For businesses, particularly importers and exporters who use stablecoins to manage FX costs, the risk is regulatory uncertainty. A sudden shift in policy — however unlikely given the CBN's current tone — could disrupt supply chains that have quietly become reliant on digital dollar rails.
For investors and fintech entrepreneurs, the regulatory environment is entering a period of active construction. Those who engage constructively with the CBN's consultation processes and position themselves for compliance stand to benefit from the legitimacy that a formal framework would confer on licensed stablecoin activities.
"Nigeria is not trying to ban the future. It is trying to ensure that the future does not happen at the expense of Nigerian households who bear the exchange rate risk that comes with currency substitution."
The Bigger Picture: Africa's Stablecoin Frontier
Nigeria's stablecoin challenge is Africa's challenge writ large. Across the continent, dollar-pegged digital tokens are filling gaps left by underdeveloped formal financial systems, unreliable currency regimes, and expensive remittance corridors. Ghana, Kenya, South Africa, and Ethiopia are all grappling with variants of the same tension: stablecoins solve real problems for real people, while simultaneously complicating the work of central banks trying to manage monetary conditions and protect financial stability.

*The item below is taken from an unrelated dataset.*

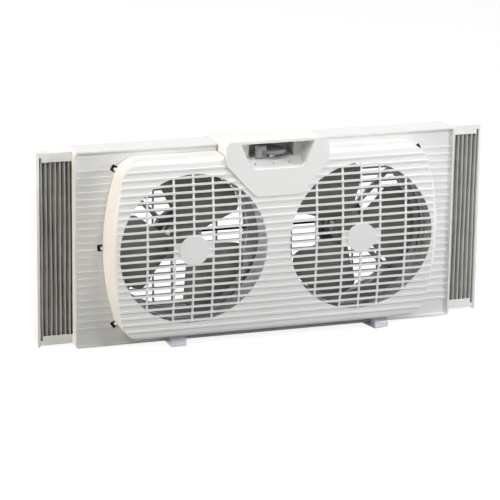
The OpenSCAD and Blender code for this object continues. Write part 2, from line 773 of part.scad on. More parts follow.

The CBN's decision to raise this issue at a G-24 platform reflects an understanding that national solutions are insufficient for a borderless challenge. Whether global coordination materialises quickly enough to give Nigerian regulators the tools they need — before stablecoin adoption reaches a point where any intervention becomes economically disruptive — is the central question hanging over the next phase of this debate.
What is clear is that the era of benign neglect is over. The CBN has spoken. Nigeria's stablecoin reckoning has arrived.